Unfortunately my partner decided to move on to another guy, leaving me suddenly single. A good friend at the time had just come out and during those turbulent days we seemed to support each other.

One evening we were having a drink in a local bar, when he told me how deep his desire was for me. I told him about my first ever time and said that i had never had the opportunity to return the favour and suck the older guys cock. My friend suggested we leave the bar and find somewhere to be alone.

He drove us to a quiet lane and sucked my cock for me, before letting me play with his, and suck him for the first time.
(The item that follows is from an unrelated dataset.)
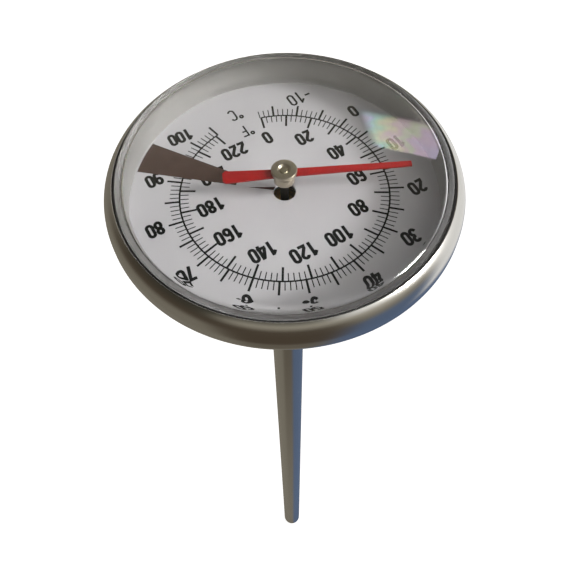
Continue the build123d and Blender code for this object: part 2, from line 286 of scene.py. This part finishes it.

Straight away i knew that it was right for me. I have predominately been with women throughout my life, but it is always nice to find a guy to be with too.

So many hot stories. Regret not trying MM when younger.
 
My first sexual partner was a male cousin my age. We did a lot of skinny dipping and one thing lead to another. We decided we liked it and kept it up until we went our separate ways a few years later.
 
It was by accident in a 3 some over 30 years ago. His touches turned me on as much as hers. Never regretted it
 
Some are just born to it. I imagine it is the feeling of being a girl in all ways but bodily and it was just natural to admire male equipment and then enjoy being very popular with the guys. People are much luckier today as it is so much more convenient to become what you desire.
 
Some are just born to it. I imagine it is the feeling of being a girl in all ways but bodily and it was just natural to admire male equipment and then enjoy being very popular with the guys. People are much luckier today as it is so much more convenient to become what you desire.

In my case, it's always been more the person than their gender that attracts me sexually. Male or female, I'm good with either. I just wish that society had been more approving of same sex relationships when I was younger as there were some guys that I'd have loved to have sex with that just didn't want to go there because of what others would think if found out.